In this presentation, we will introduce the basic approaches and designs of terabyte/s bandwidth 2.5D HBM (High-bandwidth Memory Module), in particular, which will be useful for deep learning artificial intelligent servers. Especially, we will talk about the signal and power integrity design, simulation methods, analysis results of TSV and Si interposer channels, including GPU-DRAM channels, and high-speed serial channels. In addition, we will discuss PDN impedance, and decoupling capacitor schemes as well. Finally, we will propose next generation HBM designs using active interposer and equalization schemes to even increase the bandwidths with lower power consumptions.

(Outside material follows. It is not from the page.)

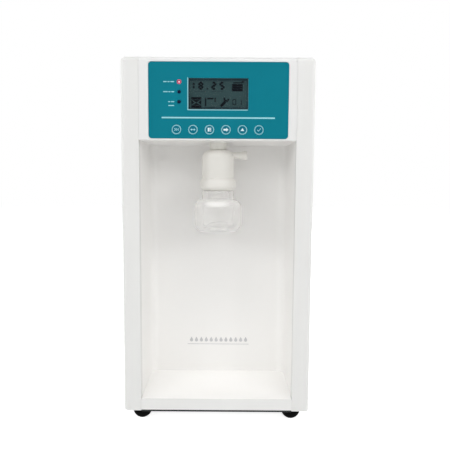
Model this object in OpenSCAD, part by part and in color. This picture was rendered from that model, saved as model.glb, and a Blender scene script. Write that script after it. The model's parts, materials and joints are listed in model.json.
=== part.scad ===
// Bench-top water purifier with a recessed dispensing bay.
// x runs to the right of someone facing the front, y runs from the front to the rear, z runs up.
// Every module draws in the cabinet's own frame: y = 0 is the front face and z = 0 the sill's lower edge.
// placed() then moves it so that the origin is the middle of the whole box, at the feet's lowest face.

/* [Cabinet] */
// Width over both side panels
cabinet_w = 283; // [270:1:340]
// Depth from the front face to the rear panel's outer face
cabinet_d = 430; // [425:5:520]
// Height from the sill's lower edge to the top
cabinet_h = 528; // [520:2:640]
// Thickness of the steel sheet
sheet = 1.5; // [1.2:0.1:1.8]
// Outer radius of the bent edges
corner_r = 7; // [5:0.5:7]
// Width of a side panel's front return
pillar_w = 26.5; // [23:0.5:30]
// Depth of the fold behind a front return
pillar_fold = 12; // [8:1:13]
// How far the side panels reach below the sill
panel_drop = 1; // [0:0.5:2]
// Gap at a seam between two covers
seam = 0.5; // [0.4:0.1:0.8]
// Thickness of the base pan
pan_t = 3.5; // [2:0.1:4]
// Width of a square frame post
post_w = 16; // [12:1:16]

/* [Front] */
// Height of the header above the dispensing bay
header_h = 119; // [117:1:130]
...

Biography: Dr. Joungho Kim received B.S. and M.S. degrees in electrical engineering from Seoul National University, Seoul, Korea, in 1984 and 1986, respectively, and Ph.D degree in electrical engineering from the University of Michigan, Ann Arbor, in 1993. In 1994, he joined Memory Division of Samsung Electronics, where he was engaged in Gbit-scale DRAM design. In 1996, he moved to KAIST. He is currently professor at electrical engineering department of KAIST. Also, he is director of 3DIC-RC (3DIC Research Center) supported by SK Hynix Inc, and SAE-RC (Smart Automotive Electronics Research Center) supported by KET Inc. Since joining KAIST, his research centers on EMC modeling, design, and measurement methodologies of 3D IC, TSV, Interposer, System-in-Package, multi-layer PCB, and wireless power transfer (WPT) technologies. Especially, his major research topic is focused on chip-package-PCB co-design and co-simulation for signal integrity, power integrity, ground integrity, timing integrity, and radiated emission in 3D IC, TSV and Interposer. He has authored and co-authored over 480 technical papers published at refereed journals and conference proceedings. Also, he has given more than 263 invited talks and tutorials at the academia and the related industries. He received Technology Achievement Award from IEEE Electromagnetic Society in 2010. He is IEEE fellow.